9. Insist on employee ownership

Whilst management is there to support and encourage employees, ultimately it is their job to be compliant with the reasonable contractual demands of the employer. Remind them to take responsibility for their own actions in order to benefit the company on a whole.

10. Remind employees of what is at stake

Finally, it’s important to be crystal clear on the immediate consequences of the warning letter. Explain clearly the next steps, and what the consequences are if things don’t improve. You could also go into the issues the business will face if things don’t change, and how this will affect the employee going forward.

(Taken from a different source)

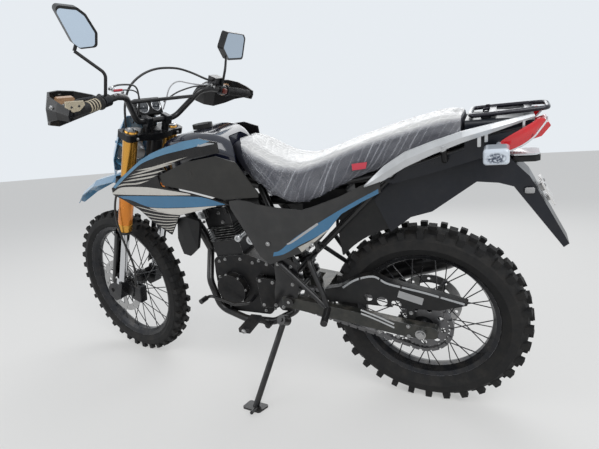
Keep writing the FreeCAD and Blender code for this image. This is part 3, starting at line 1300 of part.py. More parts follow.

Employee warning letter examples

Take a look at some of these warning letter examples to help you see the full picture of what can be achieved with minimal effort.

Example 1

written warning letter to employee example

Example 2

simple warning letter example for employee

Final thoughts 

It is worth remembering, at some point, the employee was deemed to be the best or most suitable person for the job. When constructing warning letters, you revisit what it is that really makes a person our first choice for a role.

Whilst warning letters can be interpreted as threatening, the employment relationship is still very much intact. The hope is always expressed that confidence and trust in the employee and their contribution can be restored. Many guides can be consulted to understand the options available when employees breach their contracts.

Because warning letters uphold the structure and functioning essential to the smooth operation of any business, there is always a mutual underlying respect demanded in the process. This is the magic in the exchange that will invariably secure commitment and the right positive response.

So, make your warning letters thorough and compelling in the interest of achieving acceptable delivery by everyone.